Al igual que con la pesca, vender en la calle despierta el gusto por la contemplación pasiva. Así como quien mira durante un largo rato las olas romper contra la playa, sentí que al fin comprendía el mundo que me rodeaba. Quien mira durante horas a gente caminando por la carrera 13 también se lleva consigo una especie de hallazgo. La calle: una pasarela infinita y repetitiva de oficinistas apurados, indigentes que caminan sin rumbo y hablan solo para sí mismos, tipos casi invisibles que disparan tarjetas promocionando prostíbulos de "dos chicas x 34.000 pesos, una por 25.000 mil", niños embarrados de helado siendo arrastrados del brazo por madres de ceño fruncido y mujeres que parecen detener el tiempo y acaparar toda la energía que circula en el universo. A veces alguna me lanzaba una mirada coqueta, luego se daba cuenta de que era un chacero y alejaba la vista apenada.

Vender en la calle es como pescar con caña. Es cuestión de paciencia, una apuesta a la remota intersección entre la posición del anzuelo y la trayectoria del pez hambriento.

Con el tiempo, quienes se dedican a este oficio empiezan a parecer pescadores: la piel curtida por el viento y el sol y una mirada de paciencia infinita. Ninguno ofrece, ninguno le sale al paso a los peatones. Las ventas, como los peces, llegarán cuando lleguen.

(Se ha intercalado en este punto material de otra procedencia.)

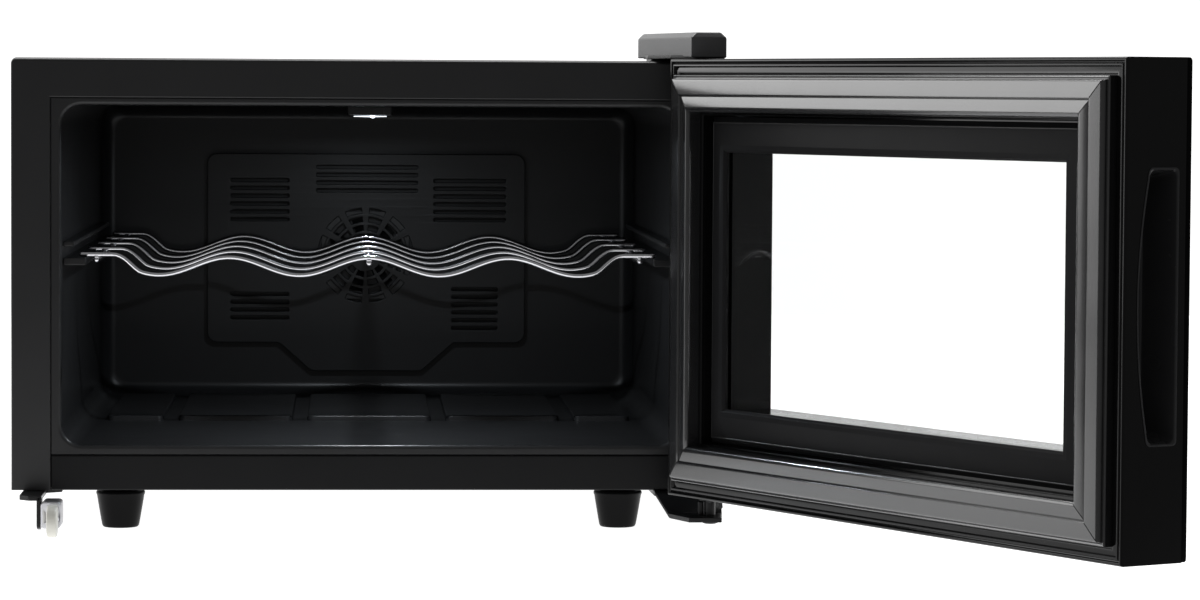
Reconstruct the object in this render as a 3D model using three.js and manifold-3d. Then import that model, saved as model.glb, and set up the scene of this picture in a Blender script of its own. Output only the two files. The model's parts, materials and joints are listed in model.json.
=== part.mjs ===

La mayoría son demasiado viejos para comprar una moto y serpentear entre al tráfico entregando paquetes, demasiado tercos y dignos para emplearse y cumplir un horario, demasiado cansados para echarse bultos al hombro o pintar paredes. Atender una chaza es un oficio hecho a su medida.

Eso no significa que sea fácil. De noche, arrastrando mi chaza de vuelta al parqueadero, sentí el rigor de este trabajo. Una de las ruedas del carrito se atascó y tuve que luchar con toda mi fuerza para que mi herramienta de trabajo andara derecha y no fuéramos los dos atropellados por los carros que venían desde atrás. En un punto metí la rueda delantera en un hueco. Parte de la mercancía y varias de mis monedas salieron volando. Mientras me agachaba a recogerlas pensé en la envidia que debe sentir un chacero cuando ve a la gente que camina por la calle sin tener que arrastrar su oficio sobre cuatro llantas destartaladas. '¿Quién elige esta vida?', pensé, 'Tiene que haber mejores maneras de ganarse 40 mil pesos al día'. Entonces un tipo que pasaba por ahí interrumpió mis lamentos:

—¿Tiene ahí un Mustang?

Recordé que en medio de toda su dureza, la ciudad siempre te dará alguna razón para seguir tirando el anzuelo.

* Este artículo fue modificado el 19 de mayo del 2016. En la versión original se citaba indirectamente a Carlos Mendoza hablando acerca de las federaciones de vendedores ambulantes. En realidad Mendoza hacía referencia a las asociaciones de vendedores ambulantes.